When the mountain explodes, Ivor sends a party towards Brennin led by Levon, his oldest son. They are ambushed by svart alfar near Pendaran Wood and only Dave, Levon and Torc survive by fleeing into the wood. The trees of the Wood bear a centuries-long grudge over the death of Lisen, their beautiful forest spirit who bound herself as source to Amairgen, the First Mage, and who killed herself when he died. Flidais rescues them and alerts Ceinwen. Ceinwen takes a fancy to Dave; not only does she transport them safely to the other edge of the wood, she also makes sure that Dave finds Owein's Horn. Levon, well-taught in legends by Gereint, then finds the Cave of the Sleepers, who can be awakened by the Horn.

When all are at last gathered in Brennin, the new High King calls a council. They are interrupted by Brock, a dwarf, who names Matt Sören as rightful King of the Dwarves and then divulges that it is the dwarves who helped Rakoth Maugrim free himself in secret. They have also found for him the Cauldron of Khath Meigol which can resurrect the dead. The council resumes but a sudden blinding headache bursts upon Kim, and in a heartbreaking vision she sees Jennifer in Starkadh, being raped and tortured by Maugrim.
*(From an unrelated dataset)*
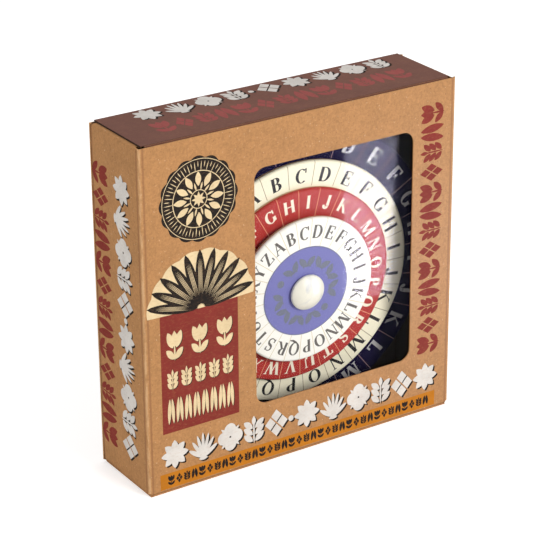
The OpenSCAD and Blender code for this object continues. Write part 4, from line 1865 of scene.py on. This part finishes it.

Using the power of the Baelrath, Kim manages to pull all five of them out of Fionavar and back into their own world.

==Reviews==
Dave Langford reviewed The Summer Tree for White Dwarf #72, and stated that "There are outcrops of High Style, balanced by wit, humanity and such unlikely denizens of fantasy as hangovers. [...] Quite a promising start."

Sci-fi and fantasy blog Keeping the Door praised The Summer Tree in its 2009 review as a "delightful little gem of fantasy literature", saying: "Readers who love Ursula K. Le Guin’s deceptively simple style — which surprises due to the complexity of meaning and expression of human emotions beneath the surface — will find much to like in Kay’s prose. Rarely have I read a novel which packs so much character and plot development and world-building into its pages with so little wasted exposition."

==Awards and nominations==
- Kay was nominated for a Mythopoeic Fantasy Award Literature in 1987 for The Fionavar Tapestry.